CAD and scene scripts
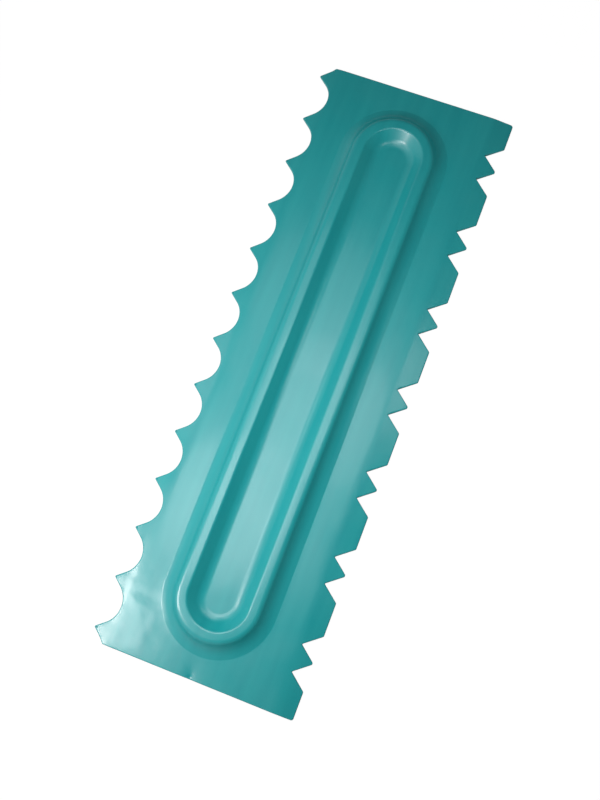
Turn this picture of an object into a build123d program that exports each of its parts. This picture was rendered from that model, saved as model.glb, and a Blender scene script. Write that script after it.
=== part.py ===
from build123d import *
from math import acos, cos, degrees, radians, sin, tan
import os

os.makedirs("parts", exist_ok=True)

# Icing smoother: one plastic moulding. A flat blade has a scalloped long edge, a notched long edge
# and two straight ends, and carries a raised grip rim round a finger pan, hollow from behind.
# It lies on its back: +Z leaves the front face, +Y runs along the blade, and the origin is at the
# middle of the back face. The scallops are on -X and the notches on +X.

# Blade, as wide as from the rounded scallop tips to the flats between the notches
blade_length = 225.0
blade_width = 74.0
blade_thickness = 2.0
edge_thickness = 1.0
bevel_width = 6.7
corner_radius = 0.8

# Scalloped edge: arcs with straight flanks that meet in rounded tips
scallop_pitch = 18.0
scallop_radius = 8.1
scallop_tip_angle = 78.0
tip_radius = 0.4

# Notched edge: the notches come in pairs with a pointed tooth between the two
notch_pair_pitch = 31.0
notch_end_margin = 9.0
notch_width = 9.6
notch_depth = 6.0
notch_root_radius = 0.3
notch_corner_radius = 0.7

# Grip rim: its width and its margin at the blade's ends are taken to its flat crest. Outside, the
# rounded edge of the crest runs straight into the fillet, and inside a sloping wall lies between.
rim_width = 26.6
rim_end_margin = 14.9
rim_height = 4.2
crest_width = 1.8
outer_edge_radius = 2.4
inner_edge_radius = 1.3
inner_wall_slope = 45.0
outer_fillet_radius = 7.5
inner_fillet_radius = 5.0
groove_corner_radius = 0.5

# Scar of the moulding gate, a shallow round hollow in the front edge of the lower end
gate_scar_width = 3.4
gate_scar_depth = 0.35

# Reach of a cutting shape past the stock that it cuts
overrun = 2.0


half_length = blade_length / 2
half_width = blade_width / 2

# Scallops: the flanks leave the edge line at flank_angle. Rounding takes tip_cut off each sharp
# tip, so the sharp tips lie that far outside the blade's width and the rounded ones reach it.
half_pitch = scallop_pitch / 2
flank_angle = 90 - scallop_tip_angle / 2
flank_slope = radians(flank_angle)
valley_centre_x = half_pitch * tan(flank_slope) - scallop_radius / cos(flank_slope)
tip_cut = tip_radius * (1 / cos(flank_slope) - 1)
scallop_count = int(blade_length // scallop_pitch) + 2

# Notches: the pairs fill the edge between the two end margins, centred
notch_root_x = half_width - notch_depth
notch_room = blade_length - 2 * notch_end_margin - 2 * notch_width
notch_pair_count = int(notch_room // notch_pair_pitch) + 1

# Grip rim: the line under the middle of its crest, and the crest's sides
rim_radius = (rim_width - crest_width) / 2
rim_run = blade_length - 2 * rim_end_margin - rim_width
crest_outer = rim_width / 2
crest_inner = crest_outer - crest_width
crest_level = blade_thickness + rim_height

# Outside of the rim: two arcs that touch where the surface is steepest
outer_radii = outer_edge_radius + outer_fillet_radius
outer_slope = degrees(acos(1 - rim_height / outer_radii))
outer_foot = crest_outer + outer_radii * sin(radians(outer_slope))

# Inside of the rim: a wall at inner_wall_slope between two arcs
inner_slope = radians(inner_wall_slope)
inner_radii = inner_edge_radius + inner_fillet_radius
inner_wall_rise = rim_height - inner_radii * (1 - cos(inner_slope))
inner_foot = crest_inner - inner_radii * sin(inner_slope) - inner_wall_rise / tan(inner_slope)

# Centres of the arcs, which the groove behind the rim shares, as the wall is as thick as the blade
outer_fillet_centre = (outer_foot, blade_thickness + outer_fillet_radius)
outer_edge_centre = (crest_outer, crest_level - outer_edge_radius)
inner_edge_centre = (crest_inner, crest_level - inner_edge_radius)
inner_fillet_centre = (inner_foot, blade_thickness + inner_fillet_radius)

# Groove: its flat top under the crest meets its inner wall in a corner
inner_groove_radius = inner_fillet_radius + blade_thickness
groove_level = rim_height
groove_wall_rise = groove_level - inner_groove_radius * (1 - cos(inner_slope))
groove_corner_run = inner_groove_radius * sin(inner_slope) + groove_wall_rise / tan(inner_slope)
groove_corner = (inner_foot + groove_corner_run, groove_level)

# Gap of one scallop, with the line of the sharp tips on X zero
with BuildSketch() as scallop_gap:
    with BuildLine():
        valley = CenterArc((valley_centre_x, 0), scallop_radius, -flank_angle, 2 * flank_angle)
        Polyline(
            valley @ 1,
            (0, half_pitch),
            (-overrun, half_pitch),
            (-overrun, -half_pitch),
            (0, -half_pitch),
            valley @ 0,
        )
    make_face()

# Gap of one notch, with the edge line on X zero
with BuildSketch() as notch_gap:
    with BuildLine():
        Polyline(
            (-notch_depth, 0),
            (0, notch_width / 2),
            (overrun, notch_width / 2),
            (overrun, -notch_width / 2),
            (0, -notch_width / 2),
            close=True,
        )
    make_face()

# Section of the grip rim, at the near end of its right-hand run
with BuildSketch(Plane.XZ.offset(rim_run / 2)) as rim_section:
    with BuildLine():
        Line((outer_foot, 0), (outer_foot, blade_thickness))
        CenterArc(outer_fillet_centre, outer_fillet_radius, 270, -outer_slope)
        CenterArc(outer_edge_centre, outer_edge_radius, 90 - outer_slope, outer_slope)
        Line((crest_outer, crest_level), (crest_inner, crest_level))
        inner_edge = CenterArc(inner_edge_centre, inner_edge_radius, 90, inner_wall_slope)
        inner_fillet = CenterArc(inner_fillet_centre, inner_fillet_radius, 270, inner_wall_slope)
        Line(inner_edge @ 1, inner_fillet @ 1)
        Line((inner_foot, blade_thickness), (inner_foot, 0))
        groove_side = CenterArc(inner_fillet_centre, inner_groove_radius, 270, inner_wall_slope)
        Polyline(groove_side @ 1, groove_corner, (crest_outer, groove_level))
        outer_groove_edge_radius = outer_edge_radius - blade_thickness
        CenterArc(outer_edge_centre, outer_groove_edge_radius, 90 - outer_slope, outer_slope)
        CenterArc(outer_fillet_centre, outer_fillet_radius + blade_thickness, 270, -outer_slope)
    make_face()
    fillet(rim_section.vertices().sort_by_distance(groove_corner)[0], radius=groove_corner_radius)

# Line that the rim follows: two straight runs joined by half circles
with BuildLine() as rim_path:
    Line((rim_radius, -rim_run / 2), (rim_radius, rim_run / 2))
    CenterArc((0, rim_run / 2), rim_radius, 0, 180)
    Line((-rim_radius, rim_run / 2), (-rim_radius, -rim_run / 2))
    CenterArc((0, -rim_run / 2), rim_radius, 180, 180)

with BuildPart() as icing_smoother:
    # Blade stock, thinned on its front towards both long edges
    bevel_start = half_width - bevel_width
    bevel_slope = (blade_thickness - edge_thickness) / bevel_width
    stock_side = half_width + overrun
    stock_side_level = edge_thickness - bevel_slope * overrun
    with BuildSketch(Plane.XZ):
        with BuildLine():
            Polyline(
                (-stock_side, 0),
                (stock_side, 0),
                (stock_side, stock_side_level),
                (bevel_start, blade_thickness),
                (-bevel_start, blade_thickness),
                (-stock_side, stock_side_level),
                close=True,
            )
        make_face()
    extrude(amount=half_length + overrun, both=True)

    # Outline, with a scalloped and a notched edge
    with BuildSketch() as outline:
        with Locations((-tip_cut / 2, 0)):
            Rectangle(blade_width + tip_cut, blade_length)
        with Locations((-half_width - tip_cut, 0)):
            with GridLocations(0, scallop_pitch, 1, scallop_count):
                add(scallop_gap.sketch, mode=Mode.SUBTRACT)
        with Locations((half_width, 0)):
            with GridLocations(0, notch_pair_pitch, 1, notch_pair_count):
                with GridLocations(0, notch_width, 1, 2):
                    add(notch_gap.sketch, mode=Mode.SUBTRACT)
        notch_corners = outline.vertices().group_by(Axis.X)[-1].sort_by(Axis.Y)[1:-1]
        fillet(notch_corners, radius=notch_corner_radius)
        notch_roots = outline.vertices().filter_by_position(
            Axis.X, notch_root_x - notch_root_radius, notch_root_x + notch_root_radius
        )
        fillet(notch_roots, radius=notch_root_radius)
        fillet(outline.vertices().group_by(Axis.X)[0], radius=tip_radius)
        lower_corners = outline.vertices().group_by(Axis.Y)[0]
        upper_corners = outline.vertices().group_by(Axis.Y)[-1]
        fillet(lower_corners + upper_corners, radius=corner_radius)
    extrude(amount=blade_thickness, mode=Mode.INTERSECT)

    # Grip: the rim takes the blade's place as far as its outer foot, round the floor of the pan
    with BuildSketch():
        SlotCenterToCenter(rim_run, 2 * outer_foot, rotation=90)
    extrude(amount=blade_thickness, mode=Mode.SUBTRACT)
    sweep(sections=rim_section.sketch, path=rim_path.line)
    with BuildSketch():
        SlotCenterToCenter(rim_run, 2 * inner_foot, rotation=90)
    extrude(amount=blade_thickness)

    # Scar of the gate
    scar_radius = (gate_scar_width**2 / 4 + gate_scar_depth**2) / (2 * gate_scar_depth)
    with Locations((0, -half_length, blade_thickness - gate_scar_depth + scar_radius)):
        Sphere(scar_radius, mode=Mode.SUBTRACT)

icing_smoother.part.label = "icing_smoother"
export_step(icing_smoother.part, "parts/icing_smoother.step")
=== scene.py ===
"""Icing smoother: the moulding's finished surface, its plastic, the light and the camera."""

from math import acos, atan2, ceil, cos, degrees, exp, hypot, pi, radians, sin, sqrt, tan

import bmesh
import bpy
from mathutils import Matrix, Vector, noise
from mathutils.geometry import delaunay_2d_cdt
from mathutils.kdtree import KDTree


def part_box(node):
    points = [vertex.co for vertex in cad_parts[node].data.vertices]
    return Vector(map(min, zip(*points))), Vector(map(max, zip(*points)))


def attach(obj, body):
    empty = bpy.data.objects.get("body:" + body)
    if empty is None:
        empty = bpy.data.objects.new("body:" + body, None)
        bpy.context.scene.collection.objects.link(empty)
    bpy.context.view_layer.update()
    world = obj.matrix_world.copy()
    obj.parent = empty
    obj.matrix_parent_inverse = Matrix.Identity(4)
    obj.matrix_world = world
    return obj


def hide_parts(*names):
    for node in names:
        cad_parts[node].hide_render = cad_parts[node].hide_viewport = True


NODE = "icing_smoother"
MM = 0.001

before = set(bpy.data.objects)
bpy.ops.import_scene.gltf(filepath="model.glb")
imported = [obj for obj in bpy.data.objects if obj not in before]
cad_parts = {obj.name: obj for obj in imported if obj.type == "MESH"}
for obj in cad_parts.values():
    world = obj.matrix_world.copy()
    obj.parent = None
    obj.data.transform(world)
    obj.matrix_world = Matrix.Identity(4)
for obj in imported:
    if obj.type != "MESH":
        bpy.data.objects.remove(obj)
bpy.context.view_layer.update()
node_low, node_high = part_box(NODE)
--
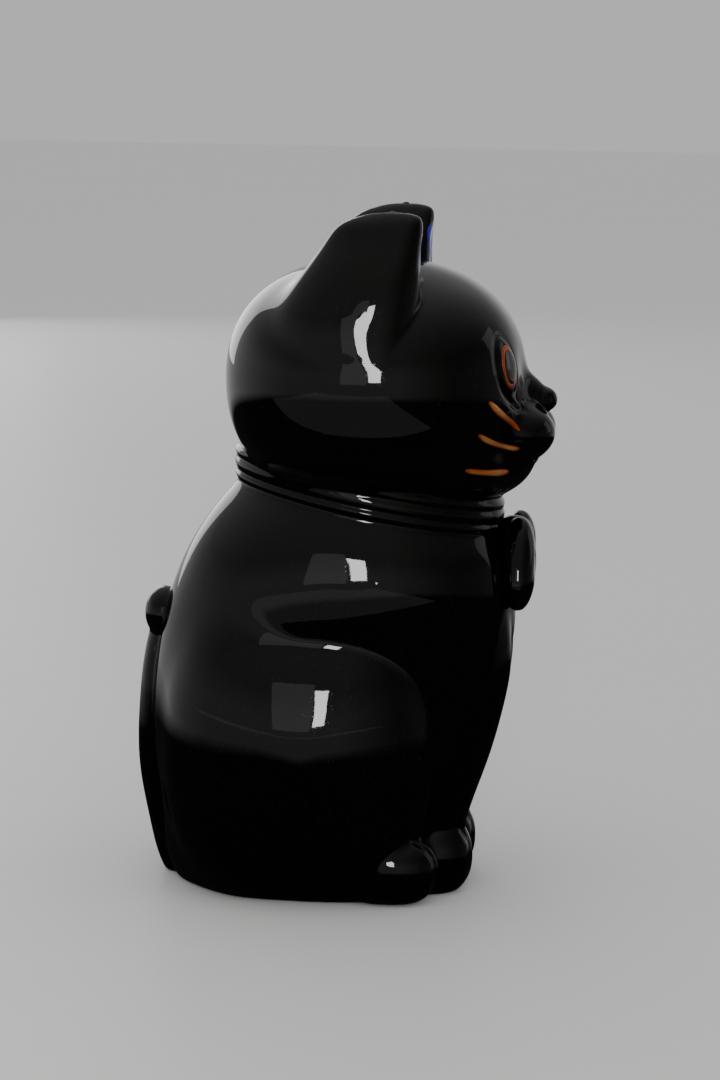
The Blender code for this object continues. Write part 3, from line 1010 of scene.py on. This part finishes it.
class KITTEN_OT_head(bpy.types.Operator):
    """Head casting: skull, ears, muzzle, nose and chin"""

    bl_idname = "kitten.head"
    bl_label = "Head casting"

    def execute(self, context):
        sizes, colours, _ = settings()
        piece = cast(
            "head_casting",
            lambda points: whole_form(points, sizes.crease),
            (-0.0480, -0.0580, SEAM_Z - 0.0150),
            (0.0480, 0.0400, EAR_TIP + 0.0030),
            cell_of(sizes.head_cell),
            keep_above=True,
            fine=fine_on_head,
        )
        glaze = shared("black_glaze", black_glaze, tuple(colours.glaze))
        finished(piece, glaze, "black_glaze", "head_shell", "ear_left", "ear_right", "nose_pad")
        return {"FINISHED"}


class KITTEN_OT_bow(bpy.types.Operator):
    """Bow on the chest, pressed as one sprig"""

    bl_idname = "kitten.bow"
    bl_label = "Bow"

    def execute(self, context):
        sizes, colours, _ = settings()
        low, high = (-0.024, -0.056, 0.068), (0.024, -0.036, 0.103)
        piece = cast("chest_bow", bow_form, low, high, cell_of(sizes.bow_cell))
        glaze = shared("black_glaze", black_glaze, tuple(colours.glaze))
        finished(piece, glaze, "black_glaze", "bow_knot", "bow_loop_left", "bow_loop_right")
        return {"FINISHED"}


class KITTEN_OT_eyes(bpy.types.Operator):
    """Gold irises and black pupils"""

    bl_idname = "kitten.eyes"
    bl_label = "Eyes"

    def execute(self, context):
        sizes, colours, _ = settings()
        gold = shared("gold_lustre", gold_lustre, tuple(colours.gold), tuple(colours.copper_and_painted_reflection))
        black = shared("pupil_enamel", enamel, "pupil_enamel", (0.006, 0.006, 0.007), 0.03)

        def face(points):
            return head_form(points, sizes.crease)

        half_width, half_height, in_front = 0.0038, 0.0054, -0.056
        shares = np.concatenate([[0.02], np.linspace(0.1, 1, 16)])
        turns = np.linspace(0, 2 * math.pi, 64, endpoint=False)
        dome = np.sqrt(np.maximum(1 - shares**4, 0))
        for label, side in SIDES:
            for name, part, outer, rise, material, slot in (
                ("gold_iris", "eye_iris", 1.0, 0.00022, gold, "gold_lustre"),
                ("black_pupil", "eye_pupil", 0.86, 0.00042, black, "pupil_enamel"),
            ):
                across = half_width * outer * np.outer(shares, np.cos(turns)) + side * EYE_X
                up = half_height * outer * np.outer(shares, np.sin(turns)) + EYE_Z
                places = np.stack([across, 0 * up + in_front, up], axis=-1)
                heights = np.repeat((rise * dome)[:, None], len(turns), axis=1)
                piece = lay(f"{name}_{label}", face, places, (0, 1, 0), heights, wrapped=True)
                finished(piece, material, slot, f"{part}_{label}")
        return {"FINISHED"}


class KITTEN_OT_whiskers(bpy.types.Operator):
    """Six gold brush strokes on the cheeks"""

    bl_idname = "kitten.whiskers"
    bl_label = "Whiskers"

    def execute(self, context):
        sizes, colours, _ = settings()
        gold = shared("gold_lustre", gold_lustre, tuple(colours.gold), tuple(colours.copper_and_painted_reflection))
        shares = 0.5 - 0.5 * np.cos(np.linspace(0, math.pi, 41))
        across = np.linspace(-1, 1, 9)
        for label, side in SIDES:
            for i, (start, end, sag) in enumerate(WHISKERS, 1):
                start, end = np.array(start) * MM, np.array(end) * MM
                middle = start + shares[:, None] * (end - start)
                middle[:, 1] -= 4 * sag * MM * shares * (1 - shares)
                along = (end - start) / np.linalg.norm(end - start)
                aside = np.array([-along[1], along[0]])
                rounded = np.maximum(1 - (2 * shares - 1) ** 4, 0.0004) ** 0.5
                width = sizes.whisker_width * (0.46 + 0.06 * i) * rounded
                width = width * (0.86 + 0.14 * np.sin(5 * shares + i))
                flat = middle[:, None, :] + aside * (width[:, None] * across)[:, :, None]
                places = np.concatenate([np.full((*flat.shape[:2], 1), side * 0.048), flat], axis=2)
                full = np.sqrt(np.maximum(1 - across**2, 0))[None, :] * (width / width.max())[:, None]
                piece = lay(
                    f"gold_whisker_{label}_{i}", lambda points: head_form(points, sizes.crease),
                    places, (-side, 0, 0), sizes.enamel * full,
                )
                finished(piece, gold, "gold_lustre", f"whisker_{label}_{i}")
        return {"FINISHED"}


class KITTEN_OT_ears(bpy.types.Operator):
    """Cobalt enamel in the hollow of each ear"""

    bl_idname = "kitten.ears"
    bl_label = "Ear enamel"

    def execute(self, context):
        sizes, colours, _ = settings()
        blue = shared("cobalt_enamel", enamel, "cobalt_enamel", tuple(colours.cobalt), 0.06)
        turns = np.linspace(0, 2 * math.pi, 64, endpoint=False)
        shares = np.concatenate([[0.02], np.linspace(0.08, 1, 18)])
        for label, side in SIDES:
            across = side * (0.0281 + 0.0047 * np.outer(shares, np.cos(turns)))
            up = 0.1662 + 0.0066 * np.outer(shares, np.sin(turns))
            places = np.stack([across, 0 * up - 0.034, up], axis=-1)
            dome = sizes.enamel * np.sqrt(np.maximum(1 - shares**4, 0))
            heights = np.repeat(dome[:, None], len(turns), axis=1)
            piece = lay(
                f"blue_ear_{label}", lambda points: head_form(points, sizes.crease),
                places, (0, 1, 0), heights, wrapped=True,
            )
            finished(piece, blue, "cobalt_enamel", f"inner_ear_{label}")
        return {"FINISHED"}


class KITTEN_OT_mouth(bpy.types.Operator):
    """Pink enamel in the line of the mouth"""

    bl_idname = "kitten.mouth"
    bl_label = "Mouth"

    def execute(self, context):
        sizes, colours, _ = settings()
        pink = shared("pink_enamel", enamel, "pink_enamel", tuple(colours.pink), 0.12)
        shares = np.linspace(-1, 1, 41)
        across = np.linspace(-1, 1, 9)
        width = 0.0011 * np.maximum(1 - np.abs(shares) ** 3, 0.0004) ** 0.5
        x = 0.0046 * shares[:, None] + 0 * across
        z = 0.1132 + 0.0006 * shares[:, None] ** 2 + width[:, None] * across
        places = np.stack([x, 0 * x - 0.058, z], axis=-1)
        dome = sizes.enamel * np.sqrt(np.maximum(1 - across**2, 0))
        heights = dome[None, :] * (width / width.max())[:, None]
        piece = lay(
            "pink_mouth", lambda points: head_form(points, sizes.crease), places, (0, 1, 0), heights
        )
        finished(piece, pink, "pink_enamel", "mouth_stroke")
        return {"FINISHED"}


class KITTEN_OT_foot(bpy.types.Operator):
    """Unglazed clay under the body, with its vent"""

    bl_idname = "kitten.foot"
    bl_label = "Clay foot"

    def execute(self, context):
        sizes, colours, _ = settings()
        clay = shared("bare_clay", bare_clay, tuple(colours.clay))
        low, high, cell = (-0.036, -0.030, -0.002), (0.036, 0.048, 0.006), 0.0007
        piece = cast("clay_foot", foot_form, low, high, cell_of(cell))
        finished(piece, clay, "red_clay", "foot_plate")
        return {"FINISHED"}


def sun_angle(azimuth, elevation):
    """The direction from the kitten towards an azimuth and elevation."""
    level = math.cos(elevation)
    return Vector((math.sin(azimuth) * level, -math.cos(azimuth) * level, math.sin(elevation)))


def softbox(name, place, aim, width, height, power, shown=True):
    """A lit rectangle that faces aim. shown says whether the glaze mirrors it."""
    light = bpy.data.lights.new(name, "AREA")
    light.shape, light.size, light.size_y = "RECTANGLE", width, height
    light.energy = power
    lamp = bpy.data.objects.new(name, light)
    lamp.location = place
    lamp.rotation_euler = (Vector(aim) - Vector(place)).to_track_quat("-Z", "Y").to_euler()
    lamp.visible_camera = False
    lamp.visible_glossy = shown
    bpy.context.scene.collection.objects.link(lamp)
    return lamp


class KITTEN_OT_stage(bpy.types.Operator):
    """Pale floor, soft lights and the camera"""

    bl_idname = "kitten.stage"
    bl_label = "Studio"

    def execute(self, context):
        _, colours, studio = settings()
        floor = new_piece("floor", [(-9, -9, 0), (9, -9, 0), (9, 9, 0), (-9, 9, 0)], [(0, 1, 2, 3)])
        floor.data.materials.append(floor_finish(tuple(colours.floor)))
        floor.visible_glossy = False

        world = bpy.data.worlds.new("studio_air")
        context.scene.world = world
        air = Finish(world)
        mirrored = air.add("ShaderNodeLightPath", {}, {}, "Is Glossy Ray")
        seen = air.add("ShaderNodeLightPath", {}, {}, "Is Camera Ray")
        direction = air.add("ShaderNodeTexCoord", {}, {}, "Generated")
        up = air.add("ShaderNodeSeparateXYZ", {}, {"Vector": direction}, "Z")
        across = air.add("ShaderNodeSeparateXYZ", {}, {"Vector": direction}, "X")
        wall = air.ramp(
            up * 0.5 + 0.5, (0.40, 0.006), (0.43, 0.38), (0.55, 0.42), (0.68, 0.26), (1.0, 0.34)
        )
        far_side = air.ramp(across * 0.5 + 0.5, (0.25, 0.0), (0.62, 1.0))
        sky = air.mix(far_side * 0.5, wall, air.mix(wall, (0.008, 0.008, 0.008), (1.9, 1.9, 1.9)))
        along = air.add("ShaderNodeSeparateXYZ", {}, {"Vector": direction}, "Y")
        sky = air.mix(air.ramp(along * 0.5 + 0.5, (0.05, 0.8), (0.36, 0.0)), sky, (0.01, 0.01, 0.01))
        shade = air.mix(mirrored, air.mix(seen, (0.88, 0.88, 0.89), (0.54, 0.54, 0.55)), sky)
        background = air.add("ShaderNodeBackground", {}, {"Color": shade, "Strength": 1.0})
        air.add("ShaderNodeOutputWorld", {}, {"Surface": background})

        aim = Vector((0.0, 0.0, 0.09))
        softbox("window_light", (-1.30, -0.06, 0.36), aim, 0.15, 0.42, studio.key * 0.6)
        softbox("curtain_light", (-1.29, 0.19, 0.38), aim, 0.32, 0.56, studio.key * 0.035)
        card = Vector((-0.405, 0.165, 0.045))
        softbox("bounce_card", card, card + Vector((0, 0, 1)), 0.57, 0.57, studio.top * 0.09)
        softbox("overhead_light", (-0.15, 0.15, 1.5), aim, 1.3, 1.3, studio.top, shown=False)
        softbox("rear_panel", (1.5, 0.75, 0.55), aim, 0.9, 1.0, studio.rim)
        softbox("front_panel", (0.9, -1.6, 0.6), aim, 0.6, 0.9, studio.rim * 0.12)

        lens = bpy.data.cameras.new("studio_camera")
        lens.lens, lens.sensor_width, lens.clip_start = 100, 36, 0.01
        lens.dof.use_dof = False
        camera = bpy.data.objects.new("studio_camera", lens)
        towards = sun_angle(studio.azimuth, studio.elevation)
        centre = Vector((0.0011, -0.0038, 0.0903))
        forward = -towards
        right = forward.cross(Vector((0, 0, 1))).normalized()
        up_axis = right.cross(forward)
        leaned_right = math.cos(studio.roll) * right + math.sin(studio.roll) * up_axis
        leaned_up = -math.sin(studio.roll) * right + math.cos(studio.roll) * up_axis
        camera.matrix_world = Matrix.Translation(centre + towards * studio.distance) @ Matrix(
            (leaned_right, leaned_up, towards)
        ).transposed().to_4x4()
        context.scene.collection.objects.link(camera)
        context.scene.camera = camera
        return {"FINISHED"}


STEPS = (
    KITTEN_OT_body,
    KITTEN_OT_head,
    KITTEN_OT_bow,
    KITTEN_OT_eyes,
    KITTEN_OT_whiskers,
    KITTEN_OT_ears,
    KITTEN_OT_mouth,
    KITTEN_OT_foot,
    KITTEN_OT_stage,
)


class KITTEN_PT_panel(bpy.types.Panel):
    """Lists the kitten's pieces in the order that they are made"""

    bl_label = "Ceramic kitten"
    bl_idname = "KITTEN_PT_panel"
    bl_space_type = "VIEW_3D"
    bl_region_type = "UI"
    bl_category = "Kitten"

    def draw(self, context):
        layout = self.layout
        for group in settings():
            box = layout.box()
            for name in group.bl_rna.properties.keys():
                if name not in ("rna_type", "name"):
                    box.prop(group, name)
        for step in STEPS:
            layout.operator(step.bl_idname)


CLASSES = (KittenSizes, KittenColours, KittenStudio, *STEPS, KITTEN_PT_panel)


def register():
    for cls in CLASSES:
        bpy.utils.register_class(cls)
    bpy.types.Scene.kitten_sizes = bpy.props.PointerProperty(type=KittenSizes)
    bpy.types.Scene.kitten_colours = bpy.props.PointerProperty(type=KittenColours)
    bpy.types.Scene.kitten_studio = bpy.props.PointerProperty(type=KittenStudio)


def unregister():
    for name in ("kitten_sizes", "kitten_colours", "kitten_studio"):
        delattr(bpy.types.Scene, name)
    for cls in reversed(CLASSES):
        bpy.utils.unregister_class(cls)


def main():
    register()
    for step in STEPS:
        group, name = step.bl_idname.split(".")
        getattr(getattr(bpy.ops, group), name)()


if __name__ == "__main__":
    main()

• **Written exercise**: Exactly the lines from the line containing "# Grip: the" to the line containing "obj.parent = empty", both included, are to be set down; no other line belongs in the answer.

• **Answer for the task**:
    # Grip: the rim takes the blade's place as far as its outer foot, round the floor of the pan
    with BuildSketch():
        SlotCenterToCenter(rim_run, 2 * outer_foot, rotation=90)
    extrude(amount=blade_thickness, mode=Mode.SUBTRACT)
    sweep(sections=rim_section.sketch, path=rim_path.line)
    with BuildSketch():
        SlotCenterToCenter(rim_run, 2 * inner_foot, rotation=90)
    extrude(amount=blade_thickness)

    # Scar of the gate
    scar_radius = (gate_scar_width**2 / 4 + gate_scar_depth**2) / (2 * gate_scar_depth)
    with Locations((0, -half_length, blade_thickness - gate_scar_depth + scar_radius)):
        Sphere(scar_radius, mode=Mode.SUBTRACT)

icing_smoother.part.label = "icing_smoother"
export_step(icing_smoother.part, "parts/icing_smoother.step")
=== scene.py ===
"""Icing smoother: the moulding's finished surface, its plastic, the light and the camera."""

from math import acos, atan2, ceil, cos, degrees, exp, hypot, pi, radians, sin, sqrt, tan

import bmesh
import bpy
from mathutils import Matrix, Vector, noise
from mathutils.geometry import delaunay_2d_cdt
from mathutils.kdtree import KDTree


def part_box(node):
    points = [vertex.co for vertex in cad_parts[node].data.vertices]
    return Vector(map(min, zip(*points))), Vector(map(max, zip(*points)))


def attach(obj, body):
    empty = bpy.data.objects.get("body:" + body)
    if empty is None:
        empty = bpy.data.objects.new("body:" + body, None)
        bpy.context.scene.collection.objects.link(empty)
    bpy.context.view_layer.update()
    world = obj.matrix_world.copy()
    obj.parent = empty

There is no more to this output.